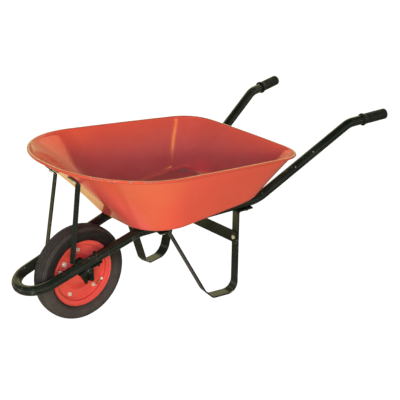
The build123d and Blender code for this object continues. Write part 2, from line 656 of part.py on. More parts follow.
zy = 2 * RIM_T / 2 + 0.05 + 0.05
put("rim_bolts", *[hex_bolt(polar(RIM_BOLT_A0 + 72 * k, RIM_BOLT_PCR, zy), Yp * -1, 2 * zy + 11.5, 4.0, 13.0, 5.3) for k in range(RIM_BOLT_N)])
put("rim_nuts", *[nut(polar(RIM_BOLT_A0 + 72 * k, RIM_BOLT_PCR, -zy), Yp * -1, 4.0, 13.0, 6.5) for k in range(RIM_BOLT_N)])
put("clamp_bolt", hex_bolt(polar(HOLE_A, HOLE_R, zy), Yp * -1, 2 * zy + 13.0, 5.0, 17.0, 6.4))
put("clamp_nut", nut(polar(HOLE_A, HOLE_R, -zy), Yp * -1, 5.0, 17.0, 8.4))

# tyre: ribbed crown, rounded shoulders, plain sidewall, beads on the seats
def crown_r(y):
    return TYRE_BELLY + (WHEEL_R - TYRE_BELLY) * (1 - (abs(y) / TYRE_HALF) ** 2.4) ** (1 / 2.4)


TY = [(SEAT_R + 0.3, 7.3), (SEAT_R + 0.3, 15.8), (SEAT_R + 1.6, 17.1), (110.0, 17.5), (115.5, 18.6), (118.4, 21.0),
      (119.8, 25.5), (122.5, 31.0), (127.5, 36.2), (132.5, 38.2), (TYRE_BELLY, TYRE_HALF)]
TY += [(crown_r(y), y) for y in (38.2, 37.0, 35.0, 32.5, 30.0)]
crown = []
groove = 2.4
ys = [26.5, 23.5, 15.5, 12.5, 4.5, 1.5]
for a, b in zip(ys[::2], ys[1::2]):
    crown += [(crown_r(a), a), (crown_r(a) - groove, a - 0.7), (crown_r(b) - groove, b + 0.7), (crown_r(b), b)]
out_half = TY + crown
full = out_half + [(r, -y) for r, y in reversed(out_half)]
IN = [(SEAT_R + 0.3, 7.3), (110.0, 10.0), (116.0, 13.0), (121.0, 18.5), (125.0, 26.0), (130.0, 32.0), (136.0, 34.0),
      (142.0, 33.2), (147.0, 30.5), (151.0, 26.0), (154.0, 20.0), (156.5, 12.0)]
inner_line = [(r, -y) for r, y in IN[1:]] + [(158.0, 0.0)] + [(r, y) for r, y in reversed(IN[1:])]
put("tyre", turned(full + inner_line))

# inner tube: fills the tyre's cavity
cx = 131.0


def shrink(r, y, t):
    dx, dy = cx - r, -y
    L = math.hypot(dx, dy)
    return (r + dx / L * t, y + dy / L * t)


TB = [(104.6, 0.0), (104.8, 4.0)] + [shrink(r, y, 1.2) for r, y in IN[1:]] + [(156.6, 0.0)]
outer_t = TB + [(r, -y) for r, y in reversed(TB[1:-1])]
tube_solid = turned(outer_t) - turned([shrink(r, y, 1.8) for r, y in outer_t])
put("inner_tube", tube_solid.solid())

# valve: metal stem through the seat, then bent to run round the rim
p0, p1 = polar(VALVE_A, *VALVE_IN), polar(VALVE_A, *VALVE_OUT)
run_dir = (p1 - p0).normalized()
rad = polar(VALVE_A, 1, 0) - V(0, 0, WHEEL_R)
tan_ = V(-rad.Z, 0, rad.X)
out_dir = (tan_ * 20.0 - V(0, 5.0, 0) + rad * 1.5).normalized()
pe = p1 + out_dir * 21.0
stem_path = Wire(round_path([p0, p1, pe], [6.0]))
stem = sweep(Plane(origin=p0, z_dir=run_dir) * Circle(3.2), path=stem_path).solid()
put("valve_stem", stem)
cap = Solid.make_cone(4.8, 4.3, 11.0, Plane(origin=pe - out_dir * 5.0, z_dir=out_dir)) - cyl(pe - out_dir * 6.0, out_dir, 3.25, 6.3)
put("valve_cap", cap.solid())

# =============================================================== write
os.makedirs("parts", exist_ok=True)
for f in os.listdir("parts"):
    if f.endswith(".step"):
        os.remove(os.path.join("parts", f))
lo_b, hi_b = [1e9] * 3, [-1e9] * 3
for name, solids in parts.items():
    moved = [s.moved(Location((AXLE_X, 0, 0))) for s in solids]
    for s in moved:
        b = s.bounding_box()
        lo_b = [min(a, c) for a, c in zip(lo_b, (b.min.X, b.min.Y, b.min.Z))]
        hi_b = [max(a, c) for a, c in zip(hi_b, (b.max.X, b.max.Y, b.max.Z))]
    shape = moved[0] if len(moved) == 1 else Compound(children=moved)
    shape.label = name
    export_step(shape, "parts/" + name + ".step")
print("nodes", len(parts), "box", [round(v, 3) for v in lo_b], [round(v, 3) for v in hi_b])
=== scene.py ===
import bpy
import bmesh
import math
import numpy as np
from mathutils import Matrix, Vector


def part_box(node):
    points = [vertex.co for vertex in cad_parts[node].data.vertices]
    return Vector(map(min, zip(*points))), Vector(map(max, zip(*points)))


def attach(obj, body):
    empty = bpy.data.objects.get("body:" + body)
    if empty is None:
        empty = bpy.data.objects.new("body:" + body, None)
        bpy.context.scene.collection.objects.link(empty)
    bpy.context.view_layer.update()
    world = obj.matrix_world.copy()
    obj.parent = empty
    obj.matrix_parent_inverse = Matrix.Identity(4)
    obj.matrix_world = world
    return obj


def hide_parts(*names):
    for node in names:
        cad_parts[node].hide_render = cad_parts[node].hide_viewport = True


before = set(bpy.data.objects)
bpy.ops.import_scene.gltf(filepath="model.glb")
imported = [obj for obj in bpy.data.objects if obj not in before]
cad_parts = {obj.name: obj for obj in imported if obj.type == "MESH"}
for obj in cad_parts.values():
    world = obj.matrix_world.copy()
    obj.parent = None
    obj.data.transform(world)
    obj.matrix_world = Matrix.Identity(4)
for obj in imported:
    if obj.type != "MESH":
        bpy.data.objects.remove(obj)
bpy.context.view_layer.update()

scene = bpy.context.scene

# ---------------------------------------------------------------------------
# Everything below is laid out in millimetres from the ground point under the
# axle, and shifted to the CAD frame when a mesh is made.
# ---------------------------------------------------------------------------
_lo, _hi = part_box("tyre")
AX = (_lo.x + _hi.x) / 2 * 1000.0
WHEEL_R = 166.0


def A3(*v):
    return np.array(v, float)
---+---
**DIRECTIONS:** Look through the material above and print exactly the lines from the one containing "hi_b = [max(a, c)" to the one containing "bpy.context.scene.collection.objects.link(empty)", both included, and nothing more.

**SOLVED EXERCISE:**
        hi_b = [max(a, c) for a, c in zip(hi_b, (b.max.X, b.max.Y, b.max.Z))]
    shape = moved[0] if len(moved) == 1 else Compound(children=moved)
    shape.label = name
    export_step(shape, "parts/" + name + ".step")
print("nodes", len(parts), "box", [round(v, 3) for v in lo_b], [round(v, 3) for v in hi_b])
=== scene.py ===
import bpy
import bmesh
import math
import numpy as np
from mathutils import Matrix, Vector


def part_box(node):
    points = [vertex.co for vertex in cad_parts[node].data.vertices]
    return Vector(map(min, zip(*points))), Vector(map(max, zip(*points)))


def attach(obj, body):
    empty = bpy.data.objects.get("body:" + body)
    if empty is None:
        empty = bpy.data.objects.new("body:" + body, None)
        bpy.context.scene.collection.objects.link(empty)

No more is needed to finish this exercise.